● **What to work on**: Restate, word for word, every line of the data.

::: Supplied material :::

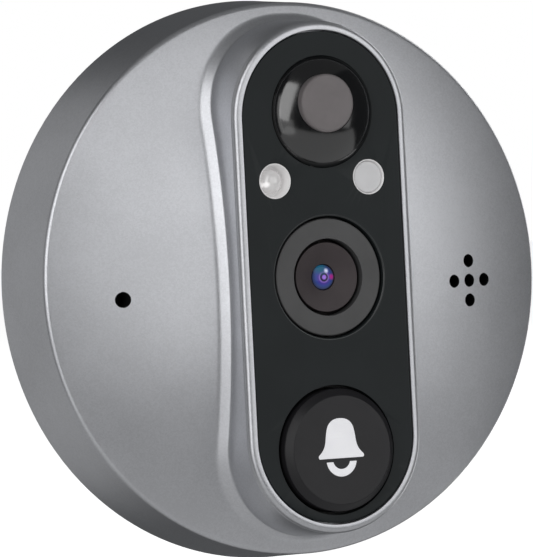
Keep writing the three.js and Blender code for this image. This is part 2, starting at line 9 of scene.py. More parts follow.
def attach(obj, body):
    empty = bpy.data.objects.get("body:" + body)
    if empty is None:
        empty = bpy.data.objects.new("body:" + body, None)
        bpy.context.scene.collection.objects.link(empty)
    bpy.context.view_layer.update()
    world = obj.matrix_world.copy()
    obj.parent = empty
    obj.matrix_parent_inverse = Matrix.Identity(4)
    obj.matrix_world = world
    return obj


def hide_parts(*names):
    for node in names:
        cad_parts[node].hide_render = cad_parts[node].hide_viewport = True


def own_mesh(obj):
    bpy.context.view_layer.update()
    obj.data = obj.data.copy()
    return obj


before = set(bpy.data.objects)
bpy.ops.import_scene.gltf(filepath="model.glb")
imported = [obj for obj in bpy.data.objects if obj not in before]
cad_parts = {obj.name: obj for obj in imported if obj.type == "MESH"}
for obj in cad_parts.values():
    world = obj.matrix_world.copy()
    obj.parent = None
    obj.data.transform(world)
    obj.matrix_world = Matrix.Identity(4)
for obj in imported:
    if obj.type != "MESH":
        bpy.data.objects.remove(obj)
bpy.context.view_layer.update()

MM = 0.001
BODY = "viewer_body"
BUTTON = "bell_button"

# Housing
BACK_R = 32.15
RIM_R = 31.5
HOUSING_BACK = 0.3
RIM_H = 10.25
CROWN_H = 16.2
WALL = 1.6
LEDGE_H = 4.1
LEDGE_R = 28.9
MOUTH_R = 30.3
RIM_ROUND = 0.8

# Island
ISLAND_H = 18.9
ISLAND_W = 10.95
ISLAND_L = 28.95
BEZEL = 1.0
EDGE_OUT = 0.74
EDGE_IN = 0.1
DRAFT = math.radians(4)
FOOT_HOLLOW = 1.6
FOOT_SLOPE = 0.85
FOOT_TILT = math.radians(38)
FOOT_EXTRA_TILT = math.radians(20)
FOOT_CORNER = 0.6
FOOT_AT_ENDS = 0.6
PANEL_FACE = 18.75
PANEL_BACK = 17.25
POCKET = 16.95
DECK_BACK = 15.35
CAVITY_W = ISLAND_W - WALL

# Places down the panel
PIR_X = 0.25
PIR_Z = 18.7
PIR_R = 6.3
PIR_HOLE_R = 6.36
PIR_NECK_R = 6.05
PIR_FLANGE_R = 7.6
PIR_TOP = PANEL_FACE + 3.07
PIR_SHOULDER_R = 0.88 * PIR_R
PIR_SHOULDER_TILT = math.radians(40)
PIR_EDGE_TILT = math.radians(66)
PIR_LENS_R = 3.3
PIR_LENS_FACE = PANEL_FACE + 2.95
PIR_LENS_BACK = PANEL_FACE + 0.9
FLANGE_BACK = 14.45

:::

● **Answer**:
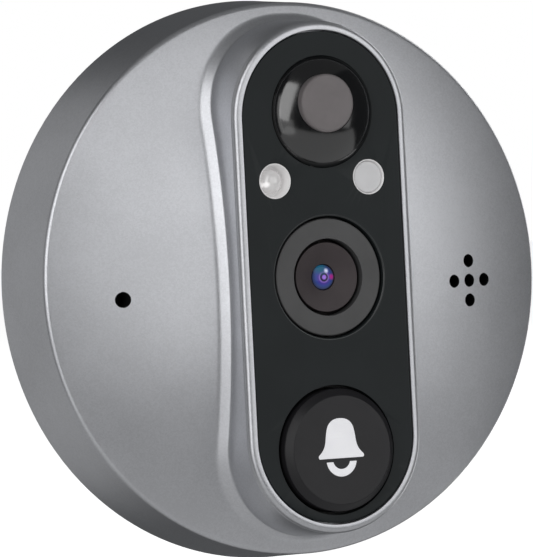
Keep writing the three.js and Blender code for this image. This is part 2, starting at line 9 of scene.py. More parts follow.
def attach(obj, body):
    empty = bpy.data.objects.get("body:" + body)
    if empty is None:
        empty = bpy.data.objects.new("body:" + body, None)
        bpy.context.scene.collection.objects.link(empty)
    bpy.context.view_layer.update()
    world = obj.matrix_world.copy()
    obj.parent = empty
    obj.matrix_parent_inverse = Matrix.Identity(4)
    obj.matrix_world = world
    return obj


def hide_parts(*names):
    for node in names:
        cad_parts[node].hide_render = cad_parts[node].hide_viewport = True


def own_mesh(obj):
    bpy.context.view_layer.update()
    obj.data = obj.data.copy()
    return obj


before = set(bpy.data.objects)
bpy.ops.import_scene.gltf(filepath="model.glb")
imported = [obj for obj in bpy.data.objects if obj not in before]
cad_parts = {obj.name: obj for obj in imported if obj.type == "MESH"}
for obj in cad_parts.values():
    world = obj.matrix_world.copy()
    obj.parent = None
    obj.data.transform(world)
    obj.matrix_world = Matrix.Identity(4)
for obj in imported:
    if obj.type != "MESH":
        bpy.data.objects.remove(obj)
bpy.context.view_layer.update()

MM = 0.001
BODY = "viewer_body"
BUTTON = "bell_button"

# Housing
BACK_R = 32.15
RIM_R = 31.5
HOUSING_BACK = 0.3
RIM_H = 10.25
CROWN_H = 16.2
WALL = 1.6
LEDGE_H = 4.1
LEDGE_R = 28.9
MOUTH_R = 30.3
RIM_ROUND = 0.8

# Island
ISLAND_H = 18.9
ISLAND_W = 10.95
ISLAND_L = 28.95
BEZEL = 1.0
EDGE_OUT = 0.74
EDGE_IN = 0.1
DRAFT = math.radians(4)
FOOT_HOLLOW = 1.6
FOOT_SLOPE = 0.85
FOOT_TILT = math.radians(38)
FOOT_EXTRA_TILT = math.radians(20)
FOOT_CORNER = 0.6
FOOT_AT_ENDS = 0.6
PANEL_FACE = 18.75
PANEL_BACK = 17.25
POCKET = 16.95
DECK_BACK = 15.35
CAVITY_W = ISLAND_W - WALL

# Places down the panel
PIR_X = 0.25
PIR_Z = 18.7
PIR_R = 6.3
PIR_HOLE_R = 6.36
PIR_NECK_R = 6.05
PIR_FLANGE_R = 7.6
PIR_TOP = PANEL_FACE + 3.07
PIR_SHOULDER_R = 0.88 * PIR_R
PIR_SHOULDER_TILT = math.radians(40)
PIR_EDGE_TILT = math.radians(66)
PIR_LENS_R = 3.3
PIR_LENS_FACE = PANEL_FACE + 2.95
PIR_LENS_BACK = PANEL_FACE + 0.9
FLANGE_BACK = 14.45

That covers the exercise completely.